Regulatory control and enforcement

Sections 14-21 regulate official control and enforcement and assign the Federal Office of Economics and Export Control the right to issue appropriate and necessary orders and measures to eliminate and prevent violations of the obligations under the Due Diligence Act. In addition, rights of entry, duties to provide information, toleration and cooperation duties are provided for, among other things.

Exclusion from the award of public contracts

Section 22 provides that an enterprise that has been fined for an infringement established by a final court decision shall be excluded from participating in a competition for a supply, works or service contract for a reasonable period of time.

Penalties and fines

§ Section 23 permits the imposition of periodic penalty payments of up to EUR 50,000, while Section 24 permits the imposition of fines for violations of the Due Diligence Act. The fines can be calculated as a percentage of the company's total worldwide turnover for companies with an annual turnover of more than EUR 400 million, up to an amount of 2%.

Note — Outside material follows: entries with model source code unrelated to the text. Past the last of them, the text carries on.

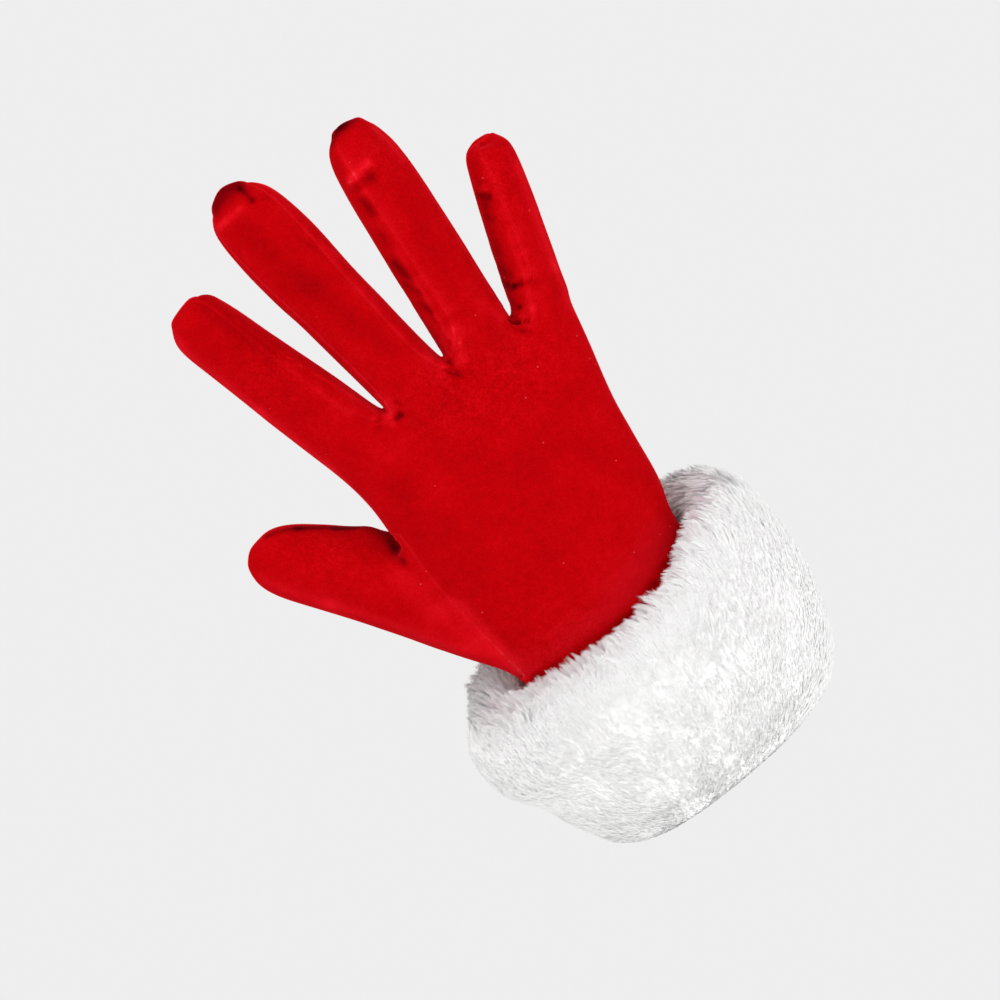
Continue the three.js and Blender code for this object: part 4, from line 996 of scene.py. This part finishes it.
def spikes(root, tip, out, radius):
    """Closed three-sided spikes: three points round the root, and the tip. Also returns soft directions
    for the light to fall on, which lean from the ground's own outward direction towards each point's
    side, and a place of its own for each fibre on the map."""
    way = unit(tip - root)
    side = unit(np.cross(way, out + off_parallel))
    other = np.cross(way, side)
    turns = np.radians([30, 150, 270])[:, None]
    ring = np.cos(turns) * side[:, None] + np.sin(turns) * other[:, None]
    points = np.concatenate([root[:, None] + radius * ring, tip[:, None]], axis=1)
    towards = np.concatenate([out[:, None] + lean_out * ring, (out + lean_up * way)[:, None]], axis=1)
    number = np.arange(len(root))
    across = math.ceil(math.sqrt(len(root)))
    own = np.stack([number % across, number // across], axis=1)[:, None]
    spread = (own + np.array([(0.05, 0.05), (0.95, 0.05), (0.5, 0.25), (0.5, 0.95)])) / across
    faces = np.array([(0, 2, 1), (0, 1, 3), (1, 2, 3), (2, 0, 3)])[None] + 4 * number[:, None, None]
    return points.reshape(-1, 3), faces.reshape(-1, 3), unit(towards).reshape(-1, 3), spread.reshape(-1, 2)


def gathered(tip, turn, along, kind, rng):
    """The tips of the fibres drawn together: each moves a share of the way to the tip of its tuft's own
    fibre, which sprouts from a shifted point of a staggered grid of tufts."""
    tufts_round = round(2 * np.pi * cuff_radius / kind["tuft"])
    tufts_over = kind["pitch"] / kind["tuft"]
    column = np.floor(turn / (2 * np.pi) * tufts_round).astype(int) % tufts_round
    stagger = 0.5 * (column % 2)
    row = np.floor(along * tufts_over + stagger).astype(int)
    shifts = np.random.default_rng(6).uniform(0.05, 0.95, (tufts_round, pattern_rows, 2))
    shift = shifts[column, row % pattern_rows]
    tuft_turn = (column + shift[:, 0]) / tufts_round * 2 * np.pi
    tuft_along = np.clip((row - stagger + shift[:, 1]) / tufts_over, *kind["rows"])
    _, tuft_tip, _ = sprouting(tuft_turn, tuft_along, np.zeros((len(turn), 3)), kind["uneven"])
    return tip + (tuft_tip - tip) * rng.uniform(*kind["drawn"], (len(turn), 1))


pile, spot = new_material(
    "white_pile", Roughness=1.0, Specular_IOR_Level=0.0, Sheen_Weight=0.15, Sheen_Roughness=0.5)
pile_stops = [(0.35, (0.925, 0.92, 0.915, 1)), (0.65, (0.955, 0.955, 0.95, 1))]
white(spot, spot.noise(4, 2.0), pile_stops).into("Base Color")

cell_place, _ = cuff_point(turn, np.arange(pile_end * steps_per_row + 1)[None] / steps_per_row)
cell_round = np.roll(cell_place, -1, axis=0)[:, :-1] - cell_place[:, :-1]
cell_area = np.linalg.norm(np.cross(cell_round, np.diff(cell_place, axis=1)), axis=2)
for seed, (name, kind) in enumerate(pile_pieces.items()):
    rng = np.random.default_rng(40 + seed)
    count = kind["count"] // 1
    first, last = (int(row * steps_per_row) for row in kind["rows"])
    chances = cell_area[:, first:last].ravel()
    cell = rng.choice(chances.size, count, p=chances / chances.sum())
    cell_turn, cell_along = np.divmod(cell, last - first)
    own_turn = (cell_turn + rng.random(count)) * 2 * np.pi / ground_turns
    own_along = (first + cell_along + rng.random(count)) / steps_per_row
    sway = rng.normal(0, kind["sway"], (count, 3))
    root, tip, out = sprouting(own_turn, own_along, sway, kind["uneven"])
    tip = off_cloth(gathered(tip, own_turn, own_along, kind, rng))
    points, faces, towards, spread = spikes(root, tip, out, kind["radius"])
    piece = make_piece(name, points / 1000, faces, pile)
    piece.data.normals_split_custom_set_from_vertices(towards)
    layout = piece.data.uv_layers.new(name="OFBake")
    layout.uv.foreach_set("vector", spread[faces.ravel()].astype(np.float32).ravel())
    # the painted red reflection of the cloth, with painted shade, is strongest at the three root points and
    # fainter at the tip; the rim's painted shadows follow
    red_reflection_values = red_reflection_at(root, own_along)[:, None] * [1, 1, 1, tip_red_reflection]
    paint(piece, "blush", np.clip(red_reflection_values, 0, 1))
    paint(piece, "shade", shade_at(points))
    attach(piece, "root")
    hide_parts("plush_cuff")
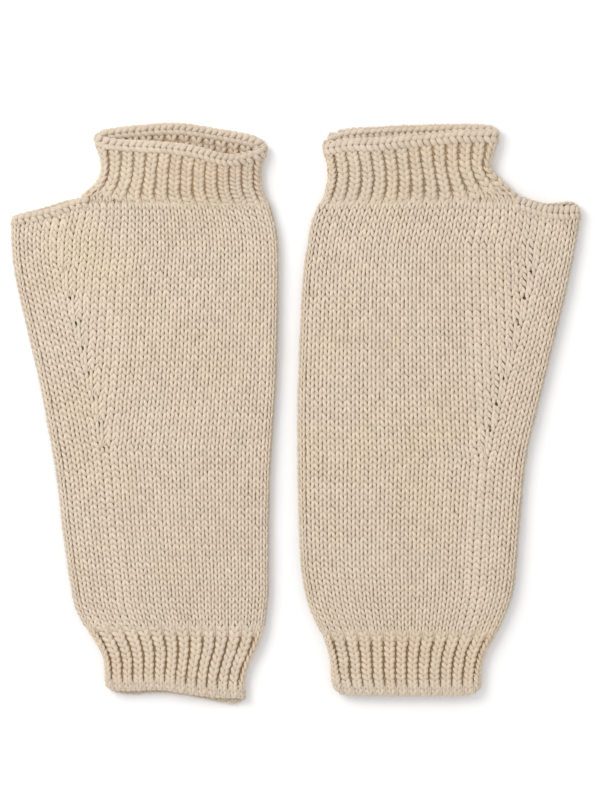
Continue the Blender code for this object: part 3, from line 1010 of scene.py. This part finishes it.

The Due Diligence Act poses major challenges for business - and indirectly also for small and medium-sized enterprises. Large companies should start planning early. However, SMEs that supply large companies should not wait until they are required to do so before tackling the issue. The first sensible steps for them are to clarify internal responsibilities and budgets and to form a project group. Risk analysis, which large companies can be expected to demand, can also be started now. In addition, what comes from the direction of the EU should be followed in any case. The EU Commission has announced the presentation of its own draft supply chain law for June 2021, which, according to Justice Commissioner Didier Reynders, should include companies of all sizes. The EU Parliament will present recommendations in the second week of March. However, it is still unclear how member states intend to position themselves on the project. If the plan is implemented, its relationship to German law will have to be examined.